* _GIVEN INSTRUCTION_
Of the material below, the lines to be retyped are those from the line containing "return material" through the line containing "# %% Load the frame", inclusive; reproduce them exactly.

* _SUPPLIED MATERIAL_
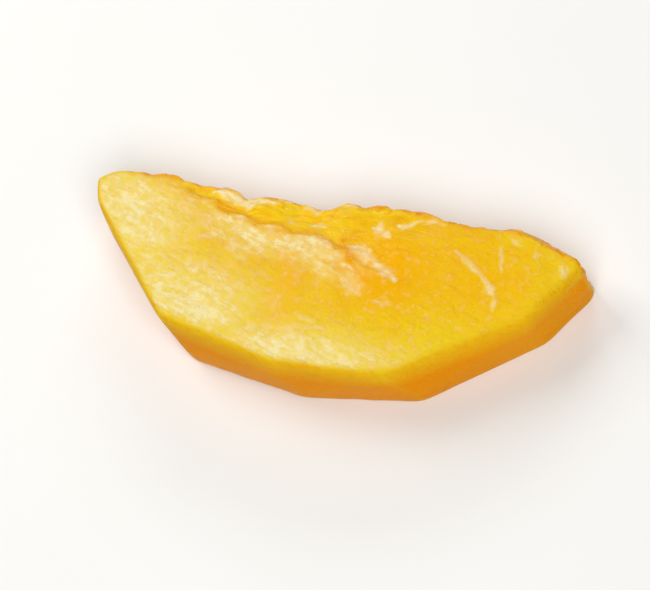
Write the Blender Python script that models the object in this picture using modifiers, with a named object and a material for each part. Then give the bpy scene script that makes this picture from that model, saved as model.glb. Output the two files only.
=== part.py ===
"""A peeled slice of ripe mango, lying on one of its two cut faces.

Metres, +Z up, with the origin under the middle of the slice, on the surface that it lies on. X runs along the
fruit, -Y is the peeled outside of the fruit, +Y is the side where the stone was, and Z is the thickness between
the two knife cuts. The slice is made as it is in a kitchen: a fruit is peeled in strokes, its cheek is cut off
beside the stone, one slice is cut out of the cheek, and the flesh along the stone is left torn.
"""

import math

import bmesh
import bpy
from mathutils import Vector, noise

MM = 0.001
NAME = "mango_slice"

# The slice
THICKNESS = 15.0 * MM
BASE_TRIM = 0.3 * MM  # flesh left under the lower face, and cut off last

# The fruit that it is cut from
FRUIT_HALF_LENGTH = 53.0 * MM
FRUIT_HALF_DEPTH = 38.5 * MM  # from the middle of the stone to the peel
FRUIT_HALF_BREADTH = 46.0 * MM
FRUIT_CENTRE = Vector((0.2 * MM, 19.4 * MM, 7.0 * MM))
FRUIT_FINENESS = 5  # subdivisions of the sphere that the fruit starts as

# Strokes of the peeling knife: the way each flat faces, round from +X, its lean up or down, and its depth
PEELING_STROKES = (
    (150, 3, 1.4 * MM),
    (172, 0, 1.6 * MM),
    (198, -3, 3.1 * MM),
    (223, 4, 4.0 * MM),
    (227, -8, 4.4 * MM),
    (258, 9, 1.5 * MM),
    (262, -6, 1.3 * MM),
    (273, 6, 0.9 * MM),
    (279, -8, 1.2 * MM),
    (305, 8, 2.6 * MM),
    (309, -6, 2.9 * MM),
    (331, 0, 2.7 * MM),
    (2, -8, 2.2 * MM),
)

# The cuts beside the stone: a point on each, and the way it faces, round from +X
STONE_SIDE_CUTS = (
    (Vector((20.0 * MM, 19.4 * MM, 0.0)), 91.5),
    (Vector((43.6 * MM, 18.2 * MM, 0.0)), 66.0),  # across the blunt end's corner
    (Vector((-47.8 * MM, 16.2 * MM, 0.0)), 124.0),  # across the thin tip
)
STONE_SIDE_LEAN = 4.0  # degrees that they lean back

# The flesh torn along the stone
TORN_DEEP = 8.0 * MM  # how far into the flesh the tearing pulls it
WHOLE_TIP = (-49.0 * MM, -38.0 * MM)  # towards the thin tip the tearing ends
# Where the back edge stands out or is torn away: place along X, how far, and half width
BACK_EDGE_SWELLS = (
    (-30.0 * MM, -0.4 * MM, 6.0 * MM),
    (-18.5 * MM, -2.0 * MM, 2.4 * MM),
    (-4.0 * MM, -1.2 * MM, 5.0 * MM),
    (11.5 * MM, 0.7 * MM, 7.0 * MM),
    (26.0 * MM, -0.7 * MM, 3.5 * MM),
)
GROOVE_DEPTH = 0.9 * MM  # the stone's groove along the back
GROOVE_Z = 6.8 * MM
GROOVE_HALF_WIDTH = 5.2 * MM
TEAR_DEPTH = 0.75 * MM
TEAR_LENGTH = 7.0 * MM
TEAR_HEIGHT = 3.2 * MM
TEAR_ROUGHNESS = (0.9, 2.0, 3)  # how fast finer tears get shallower, how much finer each is, and how many
CRUMB_DEPTH = 0.5 * MM
CRUMB_SIZE = 2.8 * MM

# The lip where the upper face breaks off towards the stone, from its left end on
LIP_LINE = (
    (-42.0 * MM, 15.5 * MM),
    (-33.0 * MM, 14.0 * MM),
    (-23.0 * MM, 12.0 * MM),
    (-14.0 * MM, 9.6 * MM),
    (-4.0 * MM, 9.4 * MM),
    (2.0 * MM, 8.0 * MM),
    (15.0 * MM, 2.6 * MM),
    (30.0 * MM, -2.0 * MM),
)
LIP_BEFORE = 0.5 * MM  # the break starts this far before the lip's line
LIP_PAST = 1.1 * MM  # and is whole this far past it
LIP_RISE = 0.3 * MM
LIP_HALF_WIDTH = 1.6 * MM

# The ledge behind the lip
LEDGE_DROP = 0.9 * MM
LEDGE_SLOPE = 0.11
LEDGE_BREADTH = 7.0 * MM
LEDGE_STARTS = (-45.0 * MM, -23.0 * MM)
LEDGE_ENDS = (8.0 * MM, 26.0 * MM)
LEDGE_LEFT_OVER = 0.2  # the share of it that goes on to the blunt end
LOBE_CENTRE = (12.0 * MM, 17.2 * MM)  # a fold of flesh left standing at the back edge
LOBE_SIZE = (8.5 * MM, 2.6 * MM)
LOBE_HEIGHT = 1.1 * MM

# The upper face
PRESSED_DEEP = 9.0 * MM  # how far down the flesh follows it
SAG_DEPTH = 1.0 * MM  # its blunt end droops that much
SAG_START_X = 12.0 * MM
WAVE_DEPTH = 0.16 * MM  # the knife's waves
WAVE_LENGTH = 14.0 * MM
WAVE_WOBBLE = 28.0 * MM
WAVE_TURN = math.radians(26)
SWELL_DEPTH = 0.35 * MM
SWELL_SIZE = 19.0 * MM

# Apart from the rest, so that each kind of roughness has its own pattern
TEAR_SEED = 8.1
CRAG_SEED = 4.4
SWELL_SEED = 2.6

# The mesh
GRAIN = 1.25 * MM
SOFTENING_ROUNDS = 5
SOFTENING = 0.5

# The look of the flesh, in linear light
FLESH_COLOUR = (0.87, 0.51, 0.021, 1)
FLESH_ROUGHNESS = 0.35


def clear_scene():
    for obj in list(bpy.data.objects):
        bpy.data.objects.remove(obj)


def ease(low, high, value):
    """0 below low, 1 above high, and smooth between them."""
    t = min(max((value - low) / (high - low), 0.0), 1.0)
    return t * t * (3 - 2 * t)


def bell(centre, half_width, value):
    return math.exp(-(((value - centre) / half_width) ** 2))


def facing(turn, lean):
    """The unit vector that faces turn degrees round from +X and leans up by lean degrees."""
    turn, lean = math.radians(turn), math.radians(lean)
    return Vector((math.cos(turn) * math.cos(lean), math.sin(turn) * math.cos(lean), math.sin(lean)))


def knife_cut(bm, point, outward):
    """Takes away what lies beyond a plane, and closes the cut."""
    everything = bm.verts[:] + bm.edges[:] + bm.faces[:]
    cut = bmesh.ops.bisect_plane(bm, geom=everything, plane_co=point, plane_no=outward, clear_outer=True)
    rim = [e for e in cut["geom_cut"] if isinstance(e, bmesh.types.BMEdge)]
    if rim:
        bmesh.ops.edgeloop_fill(bm, edges=rim)


def whole_fruit():
    bm = bmesh.new()
    bmesh.ops.create_icosphere(bm, subdivisions=FRUIT_FINENESS, radius=1.0)
    bmesh.ops.scale(bm, vec=(FRUIT_HALF_LENGTH, FRUIT_HALF_DEPTH, FRUIT_HALF_BREADTH), verts=bm.verts)
    bmesh.ops.translate(bm, vec=FRUIT_CENTRE, verts=bm.verts)
    return bm


def peel(bm):
    """Each stroke leaves a flat, a little under the skin that it touches."""
    for turn, lean, depth in PEELING_STROKES:
        outward = facing(turn, lean)
        reach = Vector(
            (outward.x * FRUIT_HALF_LENGTH, outward.y * FRUIT_HALF_DEPTH, outward.z * FRUIT_HALF_BREADTH)
        ).length
        knife_cut(bm, FRUIT_CENTRE + outward * (reach - depth), outward)


def cut_slice(bm):
    """The cuts beside the stone, then the two that part this slice from its neighbours."""
    for point, turn in STONE_SIDE_CUTS:
        knife_cut(bm, point, facing(turn, STONE_SIDE_LEAN))
    knife_cut(bm, Vector((0, 0, THICKNESS)), Vector((0, 0, 1)))
    knife_cut(bm, Vector((0, 0, -BASE_TRIM)), Vector((0, 0, -1)))


def even_mesh(bm):
    """The same shape in even squares, with its knife edges a little rounded."""
    block = bpy.data.objects.new("block", bpy.data.meshes.new("block"))
    bm.to_mesh(block.data)
    bm.free()
    bpy.context.scene.collection.objects.link(block)
    remesh = block.modifiers.new("grain", "REMESH")
    remesh.mode = "VOXEL"
    remesh.voxel_size = GRAIN
    graph = bpy.context.evaluated_depsgraph_get()
    mesh = bpy.data.meshes.new_from_object(block.evaluated_get(graph))
    bpy.data.objects.remove(block)
    even = bmesh.new()
    even.from_mesh(mesh)
    bpy.data.meshes.remove(mesh)
    for _ in range(SOFTENING_ROUNDS):
        bmesh.ops.smooth_vert(
            even, verts=even.verts, factor=SOFTENING, use_axis_x=True, use_axis_y=True, use_axis_z=True
        )
    return even


def torn_share(p):
    """How much of the stone side's tearing reaches this point, from 0 to 1."""
    inside = min((point - p).dot(facing(turn, STONE_SIDE_LEAN)) for point, turn in STONE_SIDE_CUTS)
    return (1 - ease(0, TORN_DEEP, inside)) * ease(*WHOLE_TIP, p.x)


def back_shift(p):
    """How far the back surface moves along Y: torn notches, swells, the stone's groove and crags."""
    shift = sum(height * bell(place, width, p.x) for place, height, width in BACK_EDGE_SWELLS)
    shift -= GROOVE_DEPTH * bell(GROOVE_Z, GROOVE_HALF_WIDTH, p.z)
    tears = noise.fractal(Vector((p.x / TEAR_LENGTH, TEAR_SEED, p.z / TEAR_HEIGHT)), *TEAR_ROUGHNESS)
    return shift + TEAR_DEPTH * tears + CRUMB_DEPTH * noise.noise(p / CRUMB_SIZE)


def lip_y(x):
    """The Y of the lip at this place along the slice."""
    for (x0, y0), (x1, y1) in zip(LIP_LINE, LIP_LINE[1:]):
        if x < x1:
            break
    return y0 + (y1 - y0) * min(max((x - x0) / (x1 - x0), 0.0), 1.0)


def ledge_shift(p):
    """How far the flesh behind the lip lies below the upper face, with its crags, and the lip's own rise."""
    past_lip = p.y - lip_y(p.x)
    broken = ease(-LIP_BEFORE, LIP_PAST, past_lip)
    crags = noise.fractal(Vector((p.x / TEAR_LENGTH, p.y / TEAR_HEIGHT, CRAG_SEED)), *TEAR_ROUGHNESS)
    drop = LEDGE_DROP + LEDGE_SLOPE * min(max(past_lip, 0.0), LEDGE_BREADTH)
    shift = broken * (TEAR_DEPTH * crags - drop) + LIP_RISE * bell(-LIP_BEFORE, LIP_HALF_WIDTH, past_lip)
    share = ease(*LEDGE_STARTS, p.x) * (1 - (1 - LEDGE_LEFT_OVER) * ease(*LEDGE_ENDS, p.x))
    return share * shift


def upper_shift(p):
    """How far the upper face moves along Z: the knife's waves, its droop, the torn ledge and its lobe."""
    along = p.x * math.cos(WAVE_TURN) + p.y * math.sin(WAVE_TURN)
    wobble = noise.noise(Vector((p.x, p.y, 0)) / WAVE_WOBBLE)
    shift = -WAVE_DEPTH * (1 + math.cos(2 * math.pi * (along / WAVE_LENGTH + wobble)))
    shift += SWELL_DEPTH * noise.noise(Vector((p.x / SWELL_SIZE, p.y / SWELL_SIZE, SWELL_SEED)))
    droop = max(p.x - SAG_START_X, 0.0) / (FRUIT_HALF_LENGTH - SAG_START_X)
    lobe = bell(LOBE_CENTRE[0], LOBE_SIZE[0], p.x) * bell(LOBE_CENTRE[1], LOBE_SIZE[1], p.y)
    return shift - SAG_DEPTH * droop * droop + ledge_shift(p) + LOBE_HEIGHT * lobe


def shape_surface(bm):
    """Moves the flesh near the upper face and near the stone, by less the deeper it lies."""
    for v in bm.verts:
        pressed = 1 - ease(0, PRESSED_DEEP, THICKNESS - v.co.z)
        v.co += Vector((0, torn_share(v.co) * back_shift(v.co), pressed * upper_shift(v.co)))


def centre(bm):
    """Puts the middle of the slice's box on the Z axis."""
    xs = [v.co.x for v in bm.verts]
    ys = [v.co.y for v in bm.verts]
    middle = Vector((min(xs) + max(xs), min(ys) + max(ys), 0)) / 2
    bmesh.ops.translate(bm, vec=-middle, verts=bm.verts)


def flesh():
    """Wet, ripe mango flesh."""
    material = bpy.data.materials.new("ripe_mango_flesh")
    material.use_nodes = True
    shader = material.node_tree.nodes["Principled BSDF"]
    shader.inputs["Base Color"].default_value = FLESH_COLOUR
    shader.inputs["Roughness"].default_value = FLESH_ROUGHNESS
    shader.inputs["Metallic"].default_value = 0.0
    return material


def mango_slice():
    bm = whole_fruit()
    peel(bm)
    cut_slice(bm)
    bm = even_mesh(bm)
    shape_surface(bm)
    knife_cut(bm, Vector((0, 0, 0)), Vector((0, 0, -1)))
    centre(bm)
    mesh = bpy.data.meshes.new(NAME)
    bm.to_mesh(mesh)
    bm.free()
    mesh.shade_smooth()
    mesh.materials.append(flesh())
    return bpy.data.objects.new(NAME, mesh)


def main():
    clear_scene()
    collection = bpy.data.collections.new(NAME)
    bpy.context.scene.collection.children.link(collection)
    collection.objects.link(mango_slice())


main()
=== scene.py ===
# %% [markdown]
# # A slice of ripe mango
#
# This lesson dresses one peeled slice of mango, which lies on one of its two knife cuts. Flesh is a hard
# thing to make: it has no panels or seams to lean on, and all that the eye reads is soft form, wet gloss
# and light that goes in and comes out again. So the slice is carved here as it is in a kitchen, with the
# same cuts as the solid that it replaces, but from a mesh fine enough to carry the torn fibres, the drag of
# the knife and the pores.
#
# The frame is the solid slice's own: metres, Z up, X along the slice from its thin tip to its blunt end,
# the peeled outside towards -Y and the side where the stone was towards +Y.

# %% Load the frame
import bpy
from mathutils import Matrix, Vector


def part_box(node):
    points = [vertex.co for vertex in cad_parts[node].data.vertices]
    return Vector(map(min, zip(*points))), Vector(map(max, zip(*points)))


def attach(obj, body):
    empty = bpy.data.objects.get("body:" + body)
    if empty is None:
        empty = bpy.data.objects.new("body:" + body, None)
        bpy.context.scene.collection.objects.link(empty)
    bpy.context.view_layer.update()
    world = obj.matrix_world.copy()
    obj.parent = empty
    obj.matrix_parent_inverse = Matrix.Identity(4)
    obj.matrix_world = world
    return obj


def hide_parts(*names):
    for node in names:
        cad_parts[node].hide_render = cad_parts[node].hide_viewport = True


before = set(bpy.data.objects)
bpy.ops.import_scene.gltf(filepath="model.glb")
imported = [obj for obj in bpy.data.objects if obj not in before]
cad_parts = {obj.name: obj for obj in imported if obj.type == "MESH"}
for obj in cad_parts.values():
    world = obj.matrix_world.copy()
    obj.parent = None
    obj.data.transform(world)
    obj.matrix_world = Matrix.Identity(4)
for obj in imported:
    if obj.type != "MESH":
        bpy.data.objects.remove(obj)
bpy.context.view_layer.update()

# %% The modules that the lesson uses
import math
import random

import bmesh
import bpy
from mathutils import Matrix, Vector, geometry, noise
from mathutils.bvhtree import BVHTree

MM = 0.001
print("Blender", bpy.app.version_string)

# %% [markdown]
# ## Colours
#
# Colours are written as the eye meets them on a screen, as hex values. Blender's shaders count in linear
# light, so one function turns every one of them.

# %% A hex colour in linear light
def linear(hex_colour):
    """The red, green, blue and alpha in linear light of a colour written as "#RRGGBB"."""
    channels = [int(hex_colour[i : i + 2], 16) / 255 for i in (1, 3, 5)]
    return tuple(c / 12.92 if c <= 0.04045 else ((c + 0.055) / 1.055) ** 2.4 for c in channels) + (1.0,)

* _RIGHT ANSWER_
    return material


def mango_slice():
    bm = whole_fruit()
    peel(bm)
    cut_slice(bm)
    bm = even_mesh(bm)
    shape_surface(bm)
    knife_cut(bm, Vector((0, 0, 0)), Vector((0, 0, -1)))
    centre(bm)
    mesh = bpy.data.meshes.new(NAME)
    bm.to_mesh(mesh)
    bm.free()
    mesh.shade_smooth()
    mesh.materials.append(flesh())
    return bpy.data.objects.new(NAME, mesh)


def main():
    clear_scene()
    collection = bpy.data.collections.new(NAME)
    bpy.context.scene.collection.children.link(collection)
    collection.objects.link(mango_slice())


main()
=== scene.py ===
# %% [markdown]
# # A slice of ripe mango
#
# This lesson dresses one peeled slice of mango, which lies on one of its two knife cuts. Flesh is a hard
# thing to make: it has no panels or seams to lean on, and all that the eye reads is soft form, wet gloss
# and light that goes in and comes out again. So the slice is carved here as it is in a kitchen, with the
# same cuts as the solid that it replaces, but from a mesh fine enough to carry the torn fibres, the drag of
# the knife and the pores.
#
# The frame is the solid slice's own: metres, Z up, X along the slice from its thin tip to its blunt end,
# the peeled outside towards -Y and the side where the stone was towards +Y.

# %% Load the frame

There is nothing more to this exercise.